À défaut d'une prospection archéologique semblable à celle menée en Saint-Christophe, de Tourcoing, il est difficile de déterminer avec justesse la chronologie des diverses parties composant alors l'église.

il ne s'agit pas ici de Saint-Martin mais juste d'un exemple typique de ce qu'est une Hallekerque

Un exemple d'Hallekerques :
Trois nefs accolées, de mêmes largeur et hauteur

Les nefs

La nef centrale et ses deux collatéraux formaient un rectangle d'une largeur de 21,60 mètres sur une longueur de 25 mètres, dimensions intérieures. Trois colonnes cylindriques isolées et une demie colonne engagée dans le pignon occidental divisent de chaque côté l'espace par des travées inégales dans leurs entrecolonnements. Elles sont en grès, avec un fût à tambour irréguliers établi sur une base octogonale élevée et moulurée. Des chapiteaux sculptés de crosses de fougères peu saillantes et d'un aspect fruste surmontent ces colonnes, sous un tailloir octogonal. Cette sorte de chapiteau se retrouve en plusieurs églises des environs : Tourcoing (vers 1525), Santes (entre 1469  et 1560), Hallennes (1518), Wicres et Gondecourt. À Péronne-en-Mélantois ils existent aussi mais avec tailloir carré (vers 1530).

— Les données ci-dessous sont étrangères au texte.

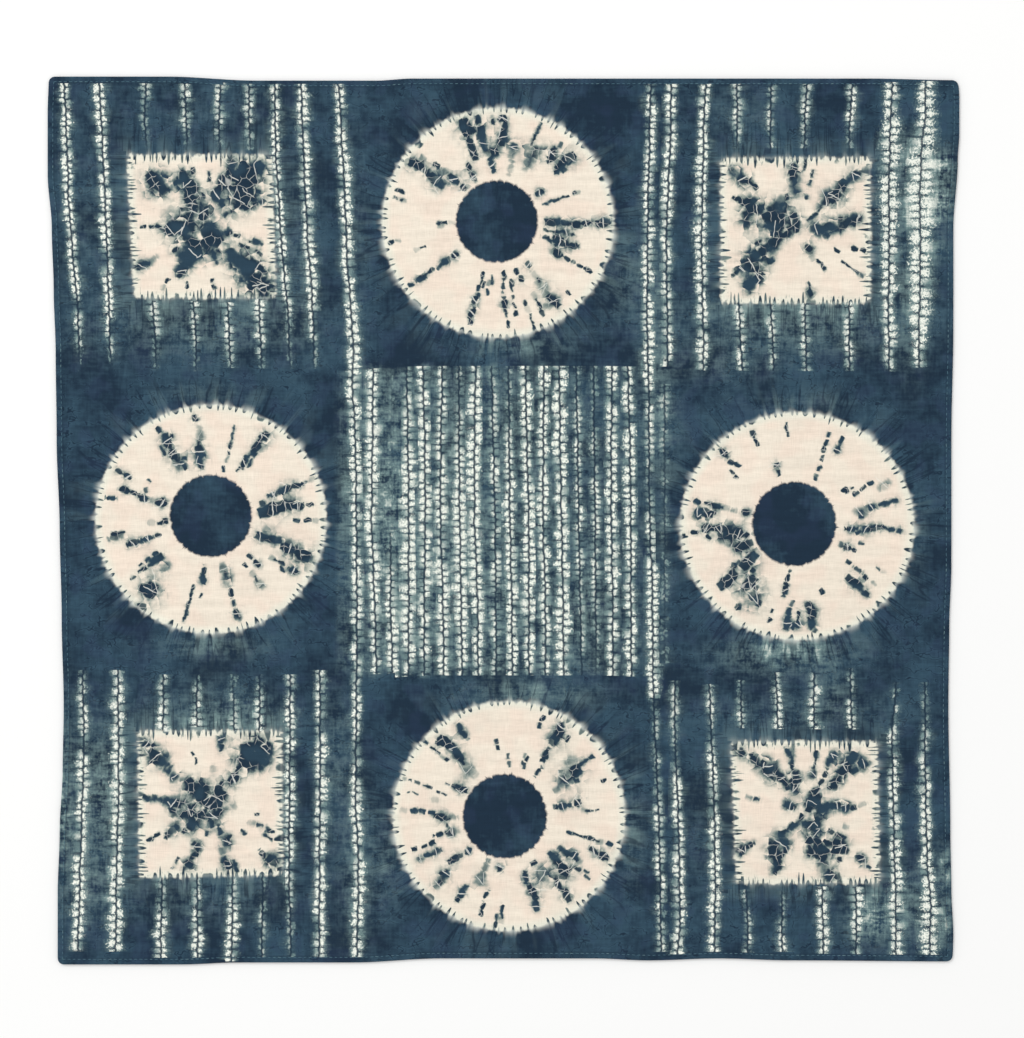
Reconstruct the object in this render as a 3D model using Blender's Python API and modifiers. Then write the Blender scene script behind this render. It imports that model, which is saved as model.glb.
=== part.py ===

Ces corbeilles archaïques proviennent des carrières de Lewaerde, près de Douai. Dans l'église de cette localité, on en voit de semblables avec les dates de 1529, 1540, 1592. Ce type de chapiteau n'est donc pas du XIIIème siècle comme le pensaient quelques auteurs du siècle dernier (les chapiteaux de Tourcoing et Gondecourt n'existent plus. Leur allure archaïque n'est pas signe d'ancienneté, mais traduit la dégénérescence du chapiteau à crochets. Roussel-Defontaine, pour Saint-Christophe, et Leuridan pour Saint-Martin, se sont laissés abuser par l'aspect.).

Ces colonnes supportaient des arcades en ogive, aux moulures complexes, assez proches de celles que l'on pouvait voir en Saint-Christophe, de Tourcoing. Ces deux églises ont eu plus d'un point commun et sont peut-être l'œuvre d'une même équipe de constructeurs.

Ces trois nefs avaient sensiblement la même largeur, de 7 mètres pour celle du centre et de 6,50 mètres pour les autres. Les murs étaient tout en pierre blanche, percés de grandes baies et soutenus par des contreforts talutés. De part et d'autre, au Nord et au Sud, s'ouvrait un petit portail dont le dessin relevé par Marissal est typique de l'art flamboyant, avec un gable en accolade et un gros fleuron terminal. Les pignons occidentaux étaient aveugles si on en croit l'un des dessins représentant l'ancienne église.

Une charpente couvrait chacune des nefs d'un comble aigu incorporant dans ses assemblages de chêne des voûtes en berceau brisé. De fortes moulures nervurées scandaient ces carènes lambrissées, ornées à la base de sablières décorées d'accolades et entrecoupées de têtes sculptées.

La charpente de la nef Sud existe encore presque intégralement et l'une des sablières porte encore l'inscription « 
l'an mil V cens et vint et ung che comble fut faict par ung… ». Une autre qui suivait est gravée des noms des charpentiers. L'un de ceux-ci, « lagut », avait aussi marqué ce qui paraît être son nom sur une sablière de l'ancienne église de Wasquehal datée par une inscription similaire en 1511 (cf. Bulletin de la Commission Historique du Nord, Tome 1, 1841, pages 216 et suivantes, avec fac-similé du texte relevé à Wasquehal).

Les archives de Roubaix conservent aussi un texte où « 
s'ensuivent les noms des censiers lesquels ont esté quérir pierres à lezennes pour l'église de Roubais l'an XV C et vint ». Il y a 29 noms, certains ayant été astreints plusieurs fois à la corvée. Cela représente environ 40 voyages entre les carrières et le chantier qui est indiscutablement en activité en ce début du XVIème siècle.